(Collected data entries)
####

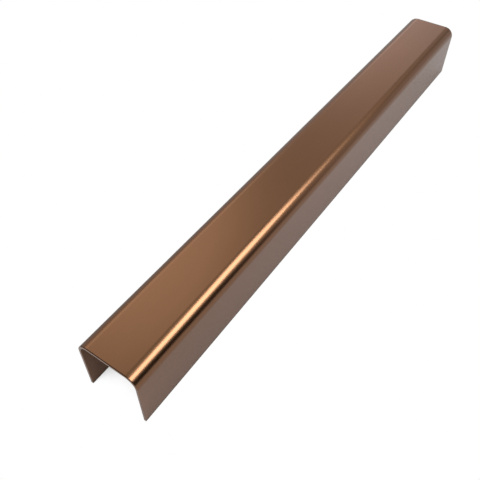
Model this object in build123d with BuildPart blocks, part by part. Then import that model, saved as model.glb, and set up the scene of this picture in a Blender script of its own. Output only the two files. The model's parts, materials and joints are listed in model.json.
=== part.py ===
from build123d import *
import os

# U-profile of stainless sheet: one strip, folded twice on a press brake into a web
# with two equal legs at right angles to it.
# It lies as it is shown, with the web on top and the open side down.
# X runs across the web, Y along the profile, Z up from the tips of the legs.
# The origin is under the middle of the profile, on the ground.

# Driving sizes, in millimetres
outside_width = 24.5
outside_height = 25.0
length = 250.0
sheet_thickness = 1.0
inside_bend_radius = 3.6
edge_break = 0.15

# The outer skin of a bend lies one wall outside its inner skin
outside_bend_radius = inside_bend_radius + sheet_thickness

# Deburring rounds each sheared edge, and always leaves a flat between two of them
sheared_edge_radius = min(edge_break, sheet_thickness / 3)

with BuildPart() as u_profile:
    # Section of the folded strip: the outer line of leg, web and leg, thickened inwards
    with BuildSketch(Plane.XZ):
        with BuildLine():
            FilletPolyline(
                (-outside_width / 2, 0),
                (-outside_width / 2, outside_height),
                (outside_width / 2, outside_height),
                (outside_width / 2, 0),
                radius=outside_bend_radius,
            )
            offset(amount=sheet_thickness, side=Side.RIGHT)
        make_face()
    extrude(amount=length / 2, both=True)

    # The strip was cut on four sides: across both ends and along the tips of the legs
    cut_ends = u_profile.faces().filter_by(Axis.Y)
    leg_tips = u_profile.faces().filter_by(Axis.Z).group_by(Axis.Z)[0]
    fillet((cut_ends + leg_tips).edges(), radius=sheared_edge_radius)

u_profile.part.label = "u_profile"

os.makedirs("parts", exist_ok=True)
export_step(u_profile.part, "parts/u_profile.step")
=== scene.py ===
import json
import math

import bpy
from bpy.props import FloatProperty, FloatVectorProperty, IntProperty, PointerProperty
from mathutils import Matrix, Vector


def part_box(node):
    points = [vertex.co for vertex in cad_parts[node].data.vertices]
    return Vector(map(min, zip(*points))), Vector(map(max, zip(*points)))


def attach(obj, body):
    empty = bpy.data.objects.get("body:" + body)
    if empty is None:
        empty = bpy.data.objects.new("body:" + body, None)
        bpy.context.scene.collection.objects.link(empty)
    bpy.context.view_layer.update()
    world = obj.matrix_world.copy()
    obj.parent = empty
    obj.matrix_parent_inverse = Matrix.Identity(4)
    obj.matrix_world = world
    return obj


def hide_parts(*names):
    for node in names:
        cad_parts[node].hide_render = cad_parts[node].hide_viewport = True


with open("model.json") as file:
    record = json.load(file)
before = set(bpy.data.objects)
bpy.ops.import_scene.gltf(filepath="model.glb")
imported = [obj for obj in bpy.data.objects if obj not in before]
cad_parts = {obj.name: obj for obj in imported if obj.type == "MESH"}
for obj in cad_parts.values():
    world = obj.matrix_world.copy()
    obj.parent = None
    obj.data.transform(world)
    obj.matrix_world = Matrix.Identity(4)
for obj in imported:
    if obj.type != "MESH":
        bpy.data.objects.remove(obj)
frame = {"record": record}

bl_info = {
    "name": "Folded U-profile",
    "version": (1, 0, 0),
    "blender": (4, 5, 0),
    "location": "3D View > Sidebar > U-profile",
    "description": "Folds a U-profile of bronze-coated stainless sheet, and lights it in a studio",
    "category": "Add Mesh",
}

MM = 0.001
WHITE = (1.0, 1.0, 1.0, 1.0)

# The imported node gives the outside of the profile, and its two web mounts give the gauge
NODE = "u_profile"
LOW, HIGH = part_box(NODE)
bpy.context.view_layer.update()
MOUNT_PLACES = {mount["name"]: Vector(mount["pos_m"]) for mount in frame["record"]["mounts"]}
GAUGE = (MOUNT_PLACES["web_outside"] - MOUNT_PLACES["web_inside"]).length


def linear(hex_colour):
    """Turns an sRGB hex colour, such as 7D5A43, into linear red, green and blue."""
    channels = [int(hex_colour[i:i + 2], 16) / 255 for i in (0, 2, 4)]
    return tuple(c / 12.92 if c <= 0.04045 else ((c + 0.055) / 1.055) ** 2.4 for c in channels)


def direction(azimuth, elevation):
    """Unit vector towards a place in the studio; azimuth 0 is +Y, and it grows towards +X."""
    level = math.cos(elevation)
    return Vector((level * math.sin(azimuth), level * math.cos(azimuth), math.sin(elevation)))


class ProfileSizes(bpy.types.PropertyGroup):
    """Sizes of the folded profile."""

    width: FloatProperty(
        name="Outside Width", description="Across the web, over both legs",
        default=HIGH.x - LOW.x, min=5 * MM, subtype="DISTANCE", unit="LENGTH")
    height: FloatProperty(
        name="Outside Height", description="From the tips of the legs to the top of the web",
        default=HIGH.z - LOW.z, min=5 * MM, subtype="DISTANCE", unit="LENGTH")
    length: FloatProperty(
        name="Length", description="From one cut end to the other",
        default=HIGH.y - LOW.y, min=10 * MM, subtype="DISTANCE", unit="LENGTH")
    sheet_thickness: FloatProperty(
        name="Sheet Thickness", description="Gauge of the stainless sheet",
        default=GAUGE, min=0.3 * MM, subtype="DISTANCE", unit="LENGTH")
    # The frame holds neither the bend radius nor the edge break: both repeat the part's source
    inside_bend_radius: FloatProperty(
        name="Inside Bend Radius", description="Radius of the press tool's nose",
        default=3.6 * MM, min=0.2 * MM, subtype="DISTANCE", unit="LENGTH")
    edge_break: FloatProperty(
        name="Edge Break", description="Radius that deburring leaves on a sheared edge",
        default=0.15 * MM, min=0.02 * MM, subtype="DISTANCE", unit="LENGTH")
    bend_steps: IntProperty(
        name="Bend Steps", description="Faces round each bend", default=32, min=4)
    edge_steps: IntProperty(
        name="Edge Steps", description="Faces round half of each eased edge", default=3, min=1)
    length_steps: IntProperty(
        name="Length Steps", description="Faces from the middle to each end", default=12, min=1)


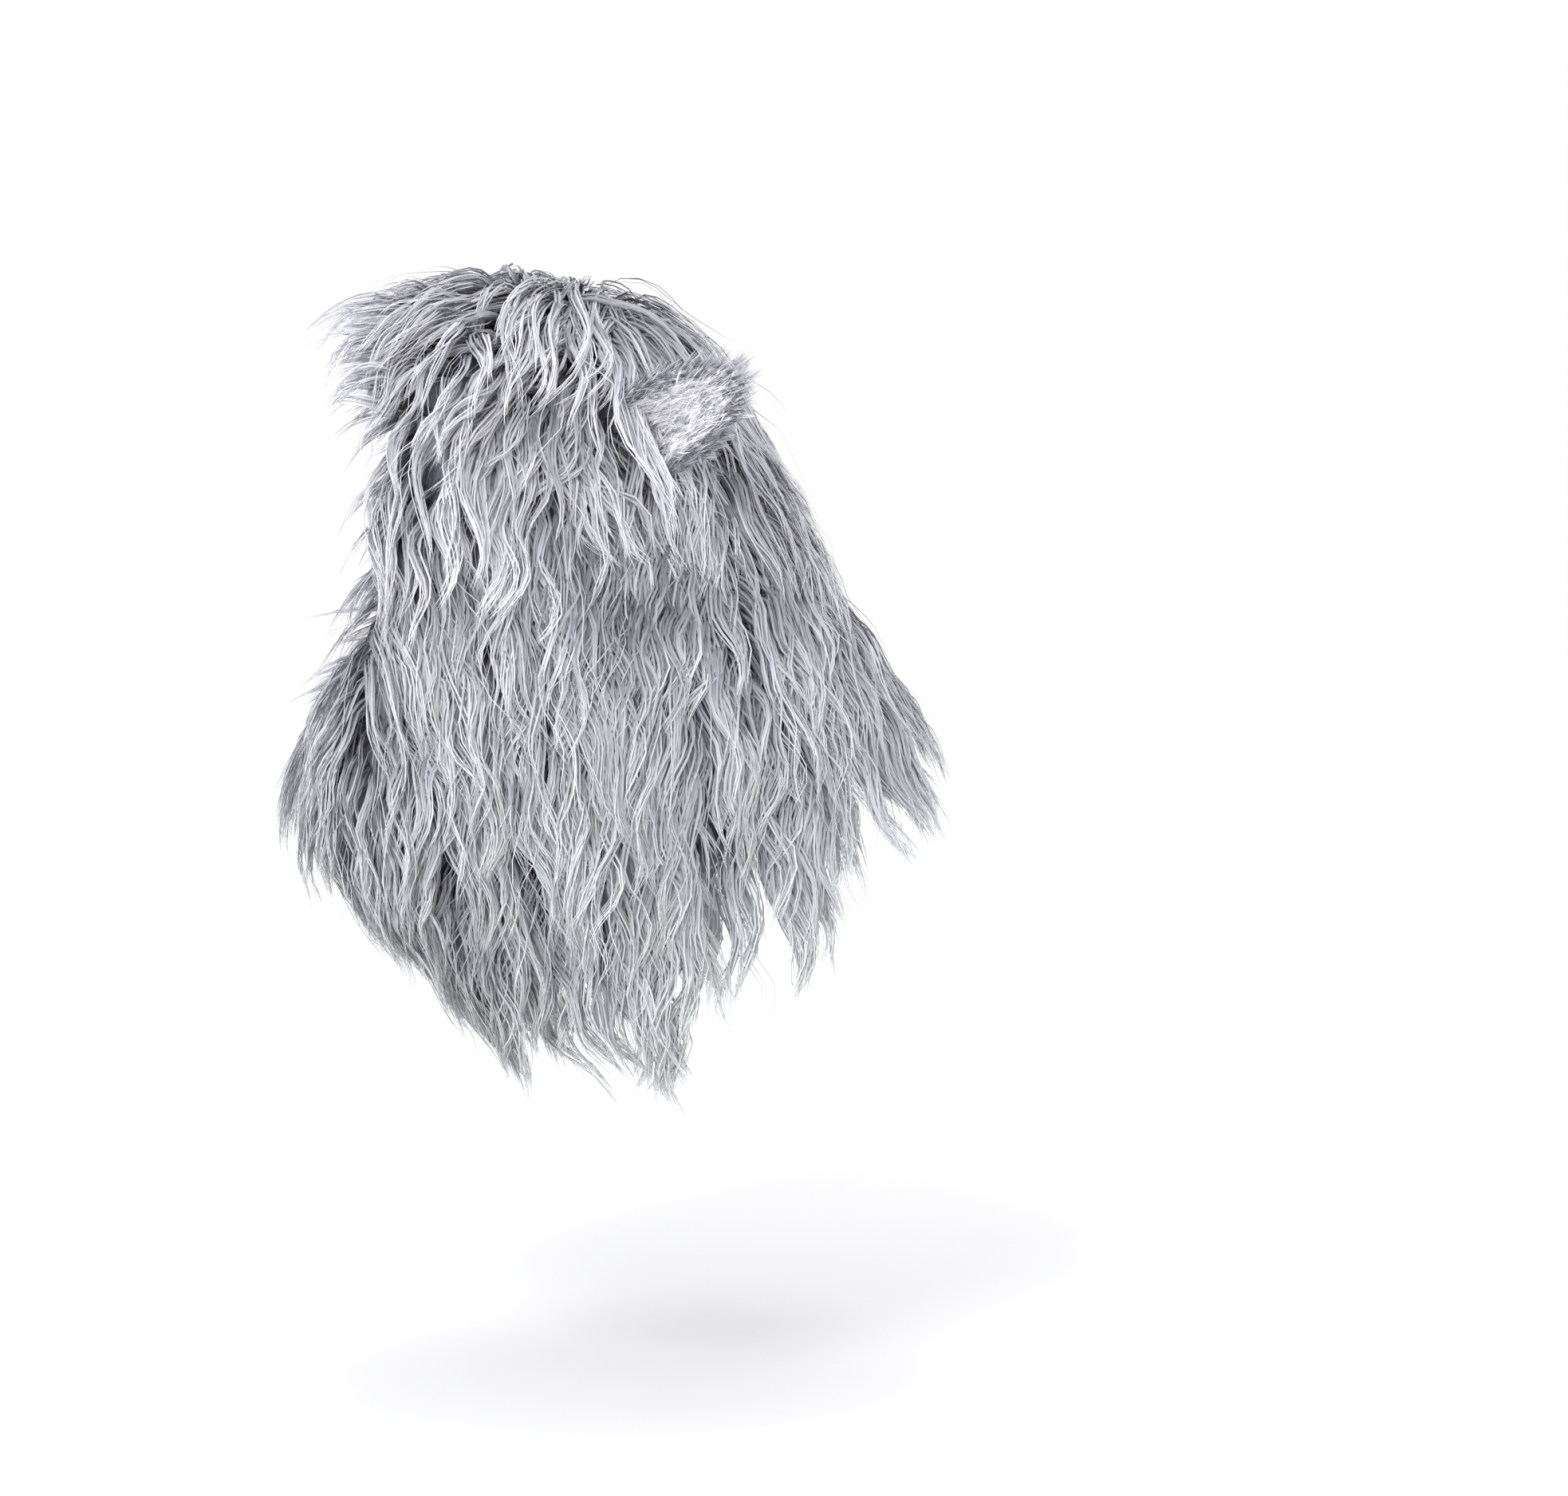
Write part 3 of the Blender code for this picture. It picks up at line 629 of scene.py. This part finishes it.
def edge_lines(count, surface):
    """Guide lines that grow forwards out of the undercoat's edge round the face, and hang down over it."""
    turn = random.uniform(0, 2 * math.pi, count)
    along = np.zeros(count)
    normals = hood_normals(along, turn)
    height = undercoat_depth(along, turn) * random.uniform(0.05, 1.0, count)
    points = hood_points(along + random.uniform(0.0, FACE_LOCK_ROOTS, count), turn) + normals * height[:, None]
    forward = hood_points(along, turn) - hood_points(along + FACE_LOCK_ROOTS, turn)
    up = np.cos(turn)[:, None]
    forward = unit(np.where(up < CHIN_BELOW, (0.0, -1.0, 0.0), unit(forward)))
    ways = FACE_LOCK_WAYS
    hang = DOWN * (ways["hang"] - ways["hang_falls"] * np.abs(up))
    direction = forward * ways["forward"] + normals * ways["outward"] + hang
    direction = unit(direction + random.normal(0, ways["scatter"], points.shape))
    length = FACE_LOCK_LENGTH * random.uniform(0.6, 1.25, count) * (1.15 - 0.25 * up[:, 0])
    path = np.zeros((count, LOCK_POINTS, 3))
    out = np.zeros_like(path)
    step = (length / (LOCK_POINTS - 1))[:, None]
    for k in range(LOCK_POINTS):
        path[:, k] = points
        for i, point in enumerate(points):
            nearest, outward, _, _ = surface.find_nearest(Vector(point))
            away = Vector(point) - nearest
            inside = away.dot(outward) < 0 or away.length < FACE_LOCK_OFF
            if inside and FACE_LOCK_KEPT_OFF[0] < up[i, 0] < FACE_LOCK_KEPT_OFF[1]:
                path[i, k] = nearest + outward * FACE_LOCK_OFF
            out[i, k] = unit(np.array(outward) + forward[i] * 0.8)
        points = path[:, k] + direction * step
        direction = unit(direction + DOWN * (FACE_LOCK_WEIGHT + CROWN_EXTRA_WEIGHT * up) * step)
    return path, out, length


def tufted(path, roots, tuft_path, tuft_roots, strength):
    """Draws each line towards the tip of the nearest tuft's line, more towards its own tip."""
    nearest = np.empty(len(roots), int)
    for i, root in enumerate(roots):
        nearest[i] = np.argmin(((tuft_roots - root) ** 2).sum(-1))
    places = np.linspace(0, 1, LOCK_POINTS)
    share = (strength[:, None] * places[None, :] ** TUFTING_CURVE)[..., None]
    return path * (1 - share) + tuft_path[nearest] * share, nearest


def waved(path, out, length, phase, size):
    """The lines with sideways waves that start small at the root."""
    places = np.linspace(0, 1, LOCK_POINTS)[None, :]
    tangent = unit(np.gradient(path, axis=1))
    side = unit(np.cross(tangent, out))
    turns = 2 * math.pi * places * (length / WAVE_LENGTH)[:, None] + phase[:, None]
    amount = size[:, None] * np.minimum(places * WAVES_BEGIN, 1.0)
    return path + side * (np.sin(turns) * amount)[..., None] + out * (np.cos(turns) * amount * WAVES_OUT)[..., None]


def ear_axes():
    up = unit(EAR_POINTS)
    face = unit(EAR_FACES - up * EAR_FACES.dot(up))
    return up, face, np.cross(up, face)


def ear_outline(share):
    """Half the ear's width at places from root to tip, as a share of its widest."""
    rise = np.clip(share / EAR_WIDEST_AT, 0, 1)
    fall = np.clip((share - EAR_WIDEST_AT) / (1 - EAR_WIDEST_AT), 0, 1)
    rising = EAR_ROOT_WIDTH + (1 - EAR_ROOT_WIDTH) * np.sin(rise * math.pi / 2)
    falling = np.sqrt(np.clip(1 - fall**EAR_ROUNDNESS, 0, 1))
    return np.where(share < EAR_WIDEST_AT, rising, falling)


def ear_leaf_points(side, margin=0.0, shift=0.0, rows=EAR_ROWS, columns=EAR_COLUMNS):
    """Points of the ear's open curved leaf, as a grid from root to tip."""
    up, face, across = ear_axes()
    tip_share = 1.0 - margin / EAR_LENGTH
    share = (1 - (1 - np.linspace(0, 1, rows)) ** EAR_ROWS_TIPWARD) * min(tip_share, EAR_TIP_CLOSES)
    half = ear_outline(share / tip_share) * (EAR_WIDTH / 2 - margin)
    t = np.linspace(-1, 1, columns)
    share, half, t = share[:, None], half[:, None], t[None, :]
    place = EAR_SEAT + up * (share * (EAR_LENGTH + EAR_SUNK) - EAR_SUNK)[..., None] + across * (t * half)[..., None]
    sink = EAR_CUP * (1 - (t * half / (EAR_WIDTH / 2)) ** 2) * (1 - EAR_TIP_FLATTENS * share)
    place = place - face * sink[..., None] + face * shift
    place[..., 0] *= side
    return place


def hood_core():
    """Everything inside the hood's outer face, which trims the ears."""
    along = np.linspace(-CORE_PAST, 1 + CORE_PAST, CORE_ROWS)
    turn = np.linspace(0, 2 * math.pi, CORE_COLUMNS, endpoint=False)
    a, t = along[:, None] + 0 * turn, turn[None, :] + 0 * along[:, None]
    points = (hood_points(a, t) + hood_normals(a, t) * CORE_CLEARANCE).reshape(-1, 3)
    obj = mesh_object("hood_core", points, grid_faces(CORE_ROWS, CORE_COLUMNS, True), smooth=False)
    mesh = bmesh.new()
    mesh.from_mesh(obj.data)
    bmesh.ops.holes_fill(mesh, edges=[e for e in mesh.edges if e.is_boundary], sides=0)
    bmesh.ops.triangulate(mesh, faces=mesh.faces)
    bmesh.ops.recalc_face_normals(mesh, faces=mesh.faces)
    mesh.to_mesh(obj.data)
    mesh.free()
    return obj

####

| DIRECTIONS |
Reproduce the lines exactly, from the line that contains "obj.parent = None" through the line that contains "LOW, HIGH = part_box(NODE)", and nothing more.

| SOLUTION FOR THIS TASK |
    obj.parent = None
    obj.data.transform(world)
    obj.matrix_world = Matrix.Identity(4)
for obj in imported:
    if obj.type != "MESH":
        bpy.data.objects.remove(obj)
frame = {"record": record}

bl_info = {
    "name": "Folded U-profile",
    "version": (1, 0, 0),
    "blender": (4, 5, 0),
    "location": "3D View > Sidebar > U-profile",
    "description": "Folds a U-profile of bronze-coated stainless sheet, and lights it in a studio",
    "category": "Add Mesh",
}

MM = 0.001
WHITE = (1.0, 1.0, 1.0, 1.0)

# The imported node gives the outside of the profile, and its two web mounts give the gauge
NODE = "u_profile"
LOW, HIGH = part_box(NODE)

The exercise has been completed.